Paulo Santiago faria hoje 60 anos!

Chopin considerava, segundo o seu aluno Karasowwski, que a melhor maneira de conseguir a naturalidade de execução era ir ouvir com frequência os grandes cantores italianos. Para além disso, propunha sempre aos pianistas o estilo amplo e simples, bem como a liberdade, daqueles intérpretes. Recordo este amor de Chopin pelo canto porque se alguém houve que amasse simultaneamente a música de Chopin e os grandes cantores, esse alguém chamou-se Paulo Santiago. Hoje, dia 10 de Março de 2018, ele tornar-se-ia um sexagenário, não o tivesse a morte colhido com apenas 34 anos, em Julho de 1992.

Paulo Santiago teve uma verdadeira paixão pela música e pela ópera e era um ás em Matemática, o que não é de estranhar num músico. Estudou com Maria Cristina Pimentel, Tania Achot, Sequeira Costa e Leon Fleischer, entre outros. Leccionou na Universidade do Kansas e no Conservatório de Lisboa. Apresentou-se como pianista em todo o mundo. Há registos surpreendentes de actuações suas em Berlim e no Carnegie Hall de Nova-Iorque.

Prelúdio em Mi menor, op. 28 nº 4 de Chopin — Paulo Santiago, ao vivo no Carnegie Hall de Nova-Iorque

Nunca esquecerei, durante o Lohengrin aqui cantado em Junho de 1990, o momento em que se começou a ouvir a música do órgão, imponente, juntando a sua voz à massa sonora monumental do final do II Acto. O coro, que eu integrava, aí tem de cantar a plenos pulmões, saudando Lohengrin e Elsa e a Felicidade e o Amor e a Fidelidade e essas coisas todas tão brancas. Era o Paulo Santiago a tocar. Recordo-me tão nitidamente de, em palco, ter pensado: É o Paulo! Recordo-me também de o ter visto ficar petrificado na plateia de São Carlos durante o ensaio geral de Il Trovatore de 1981, a que eu e ele assistíamos — Fiorenza Cossotto irrompeu depois da sua electrizante grande cena para ver o marido Ivo Vinco no Quadro do Convento e sentou-se numa coxia contígua à do Paulo. Cossotto era também uma das paixões do Paulo (na foto, podemos vê-lo à frente do Met de Nova-Iorque ao lado de um cartaz que anuncia uma récita de Il Trovatore com a cantora).

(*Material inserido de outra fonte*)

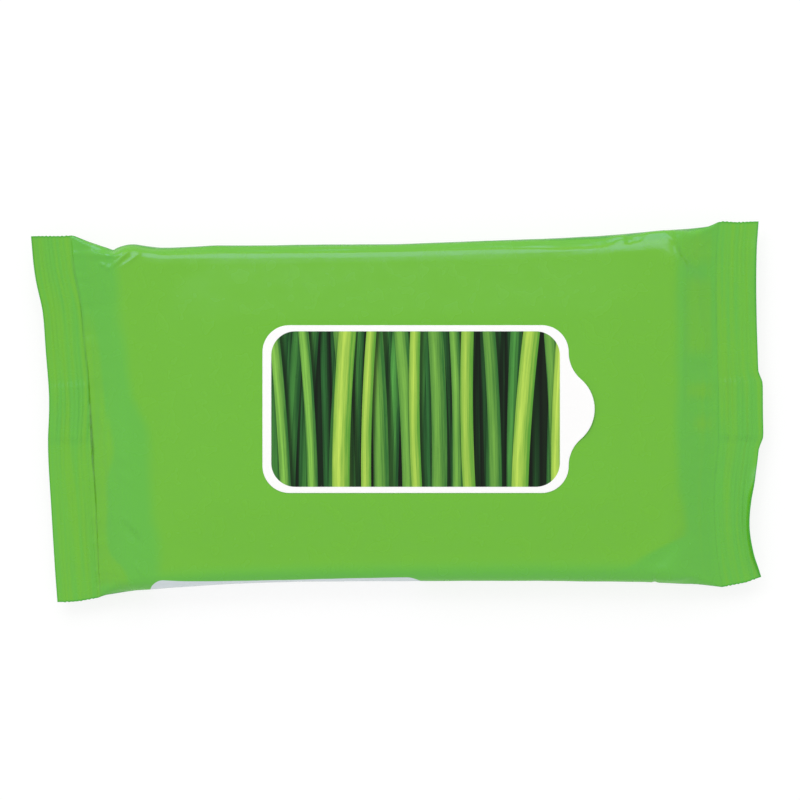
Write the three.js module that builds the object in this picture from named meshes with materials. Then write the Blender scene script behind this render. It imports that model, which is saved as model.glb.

Recordo-o aqui porque o Paulo Santiago foi um grande pianista, um grande amante de Chopin, Bach, Beethoven, das vozes de Schwarzkopf, Troyanos, Callas e Amália, dos romances de Victor Hugo… e porque o Teatro Nacional de São Carlos foi um dos auditórios portugueses que mais visitou e amou, um local onde, para além de se ter apresentado como intérprete, ouviu centenas de récitas de ópera e concertos que ajudaram a construir a sua personalidade artística. Quem vir o filme Noites Brancas, com Baryshnikov, com cenas filmadas em São Carlos, poderá ouvir Paulo Santiago, no nosso Salão Nobre, tocar uma valsa de Chopin, pois foi ele o pianista escolhido para abrilhantar uma festa que decorre no filme nesse local.

Paulo Santiago soube, na sua curta vida, granjear o enorme respeito, a profunda admiração e a grande amizade de muitos dos seus colegas e alunos. O adjectivo sexagenário colado ao seu nome é uma perplexidade cósmica.